Federal Reserve Chairman Jerome Powell delivered a strict commitment Friday to curbing inflation, warning that he expects the central bank to continue hiking interest rates in a way that will cause “some pain” to the U.S. economy.
In his annual policy speech at Jackson Hole, Wyoming, Powell said that the Fed will “use our tools forcefully” to halt inflation, still running near its highest level in more than 40 years.
Even with a series of four consecutive interest rate hikes totaling 2.25 percentage points, Powell said this is “no place to stop or pause” even though benchmark rates are probably around an area considered neither stimulative nor restrictive to growth.

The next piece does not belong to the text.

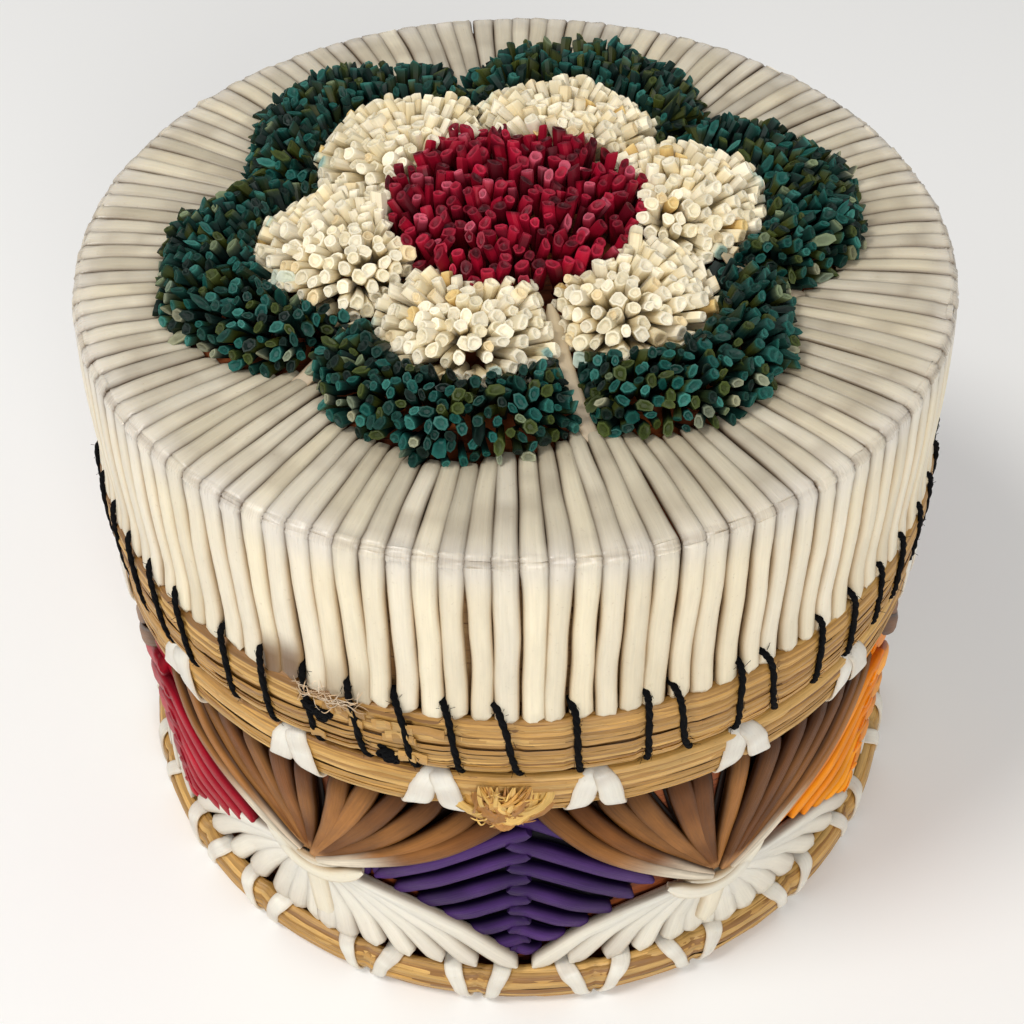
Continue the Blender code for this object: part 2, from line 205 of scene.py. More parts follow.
class Bundle:
    """Many closed strands in one mesh, with a colour and a place in the grain at each point."""

    def __init__(self):
        self.rows, self.quads, self.caps = [], [], []
        self.count = 0

    def add_rings(self, rings, paint, across, along, gloss=0.0, closed=False):
        """Strands with the same layout: rings is (strands, stations, corners, 3)."""
        shape = rings.shape[:3]
        strands, _, corners = shape
        seed = draw(0, 400, (strands, 1, 1))
        columns = [rings, np.broadcast_to(paint, rings.shape)]
        for part in (across, along, seed, gloss):
            columns.append(np.broadcast_to(part, shape)[..., None])
        self.rows.append(np.concatenate(columns, -1).reshape(-1, 10))
        index = self.count + np.arange(math.prod(shape)).reshape(shape)
        here = index if closed else index[:, :-1]
        following = np.roll(index, -1, axis=1) if closed else index[:, 1:]
        quads = [here, following, np.roll(following, -1, axis=2), np.roll(here, -1, axis=2)]
        self.quads.append(np.stack(quads, -1).reshape(-1, 4))
        if not closed:
            self.caps.append(index[:, 0].reshape(-1, corners))
            self.caps.append(index[:, -1, ::-1].reshape(-1, corners))
        self.count += index.size

    def add_strand(self, path, normal, half_width, half_height, paint, gloss=0.0,
                   section=QUILL_SECTION, closed=False, crumple=None, ragged=0.0):
        """One strand swept along a path, with its flat side facing along the normal.

        paint has a colour for the strand, for each station, or for each station and corner.
        crumple dents the strand at each station, and ragged pulls its last end about.
        """
        if closed:
            tangent = unit(np.roll(path, -1, axis=0) - np.roll(path, 1, axis=0))
        else:
            tangent = unit(np.gradient(path, axis=0))
        side = unit(np.cross(tangent, np.broadcast_to(normal, path.shape)))
        up = np.cross(side, tangent)
        across = np.broadcast_to(half_width, len(path))[:, None] * section[None, :, 0]
        rise = np.broadcast_to(half_height, len(path))[:, None] * section[None, :, 1]
        rings = path[:, None] + side[:, None] * across[..., None] + up[:, None] * rise[..., None]
        if crumple is not None:
            dent = jitter(1, rise.shape) * np.reshape(crumple, (-1, 1))
            rings = rings + up[:, None] * dent[..., None]
        if ragged:
            rings[-2:] += tangent[-1] * jitter(ragged, (1, len(section), 1))
        steps = np.linalg.norm(np.diff(path, axis=0), axis=1)
        along = np.concatenate([[0], np.cumsum(steps)])[:, None]
        if paint.ndim == 2:
            paint = paint[:, None]
        if np.ndim(gloss) == 1:
            gloss = gloss[:, None]
        self.add_rings(rings[None], paint, across, along, gloss, closed)

    def build(self, name, node, material, body, sharp=60):
        """Makes the mesh, on a body, in the place of a CAD node if one is named."""
        rows = np.concatenate(self.rows)
        colour = np.concatenate([rows[:, 3:6], np.ones((len(rows), 1))], 1)
        faces = [*self.quads, *self.caps]
        loops = np.concatenate([face.reshape(-1) for face in faces])
        totals = np.concatenate([np.full(len(face), face.shape[1]) for face in faces])
        starts = np.concatenate([[0], np.cumsum(totals)[:-1]])
        mesh = bpy.data.meshes.new(name)
        mesh.vertices.add(len(rows))
        mesh.vertices.foreach_set("co", (rows[:, :3] * MM).astype(np.float32).ravel())
        mesh.loops.add(len(loops))
        mesh.loops.foreach_set("vertex_index", loops.astype(np.int32))
        mesh.polygons.add(len(totals))
        mesh.polygons.foreach_set("loop_start", starts.astype(np.int32))
        mesh.update(calc_edges=True)
        for label, kind, field, values in (
            ("paint", "FLOAT_COLOR", "color", colour),
            ("grain", "FLOAT_VECTOR", "vector", rows[:, 6:9]),
            ("gloss", "FLOAT", "value", rows[:, 9]),
        ):
            attribute = mesh.attributes.new(label, kind, "POINT")
            attribute.data.foreach_set(field, values.astype(np.float32).ravel())
        mesh.shade_smooth()
        mesh.set_sharp_from_angle(angle=math.radians(sharp))
        mesh.materials.append(material)
        piece = link(name, mesh)
        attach(piece, body)
        if node:
            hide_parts(node)


# ---- Materials ----


class Nodes:
    """A short way to write a material's node tree."""

    def __init__(self, name):
        self.material = bpy.data.materials.new(name)
        self.material.use_nodes = True
        self.tree = self.material.node_tree
        self.shader = self.tree.nodes["Principled BSDF"]

    def put(self, socket, value):
        if isinstance(value, bpy.types.NodeSocket):
            self.tree.links.new(value, socket)
        else:
            socket.default_value = value

    def add(self, kind, values=None, **settings):
        node = self.tree.nodes.new("ShaderNode" + kind)
        for key, value in settings.items():
            setattr(node, key, value)
        for key, value in (values or {}).items():
            self.put(node.inputs[key], value)
        return node

    def math(self, operation, a, b):
        return self.add("Math", {0: a, 1: b}, operation=operation).outputs[0]

    def noise(self, vector, stretch, scale, detail, roughness):
        place = self.stretch(vector, *stretch)
        look = {"Vector": place, "Scale": scale, "Detail": detail, "Roughness": roughness}
        return self.add("TexNoise", look).outputs["Fac"]

    def remap(self, *values):
        """A value taken from one range, low and high, to another."""
        return self.add("MapRange", dict(enumerate(values))).outputs[0]

    def blend(self, factor, a, b, mode="MIX"):
        node = self.add("Mix", {0: factor, 6: a, 7: b}, data_type="RGBA", blend_type=mode)
        return node.outputs[2]

    def stretch(self, vector, x, y, z):
        return self.add("VectorMath", {0: vector, 1: (x, y, z)}, operation="MULTIPLY").outputs[0]

    def attribute(self, name, output):
        return self.add("Attribute", attribute_name=name).outputs[output]

    def set(self, **values):
        for key, value in values.items():
            self.put(self.shader.inputs[key.replace("_", " ")], value)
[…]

“While higher interest rates, slower growth, and softer labor market conditions will bring down inflation, they will also bring some pain to households and businesses,” he said in prepared remarks. “These are the unfortunate costs of reducing inflation. But a failure to restore price stability would mean far greater pain.”
Stocks plunged after the Powell speech, with the Dow Jones Industrial Average off more than 500 points. Treasury yields were off their highs of the session.
The remarks come amid signs that inflation may have peaked but is not showing any marked signs of decline.
Powell cautioned that the Fed’s focus is broader than a month or two of data, and it will continue pushing ahead until inflation moves down closer to its 2% long-range goal.
“We are moving our policy stance purposefully to a level that will be sufficiently restrictive to return inflation to 2%,” he said. Looking into the future, the central bank leader added that “restoring price stability will likely require maintaining a restrictive policy stance for some time. The historical record cautions strongly against prematurely loosening policy.”
“In essence, Powell is clearly stating that right now, fighting inflation is more important than supporting growth,” said Jeffrey Roach, chief economist at LPL Financial.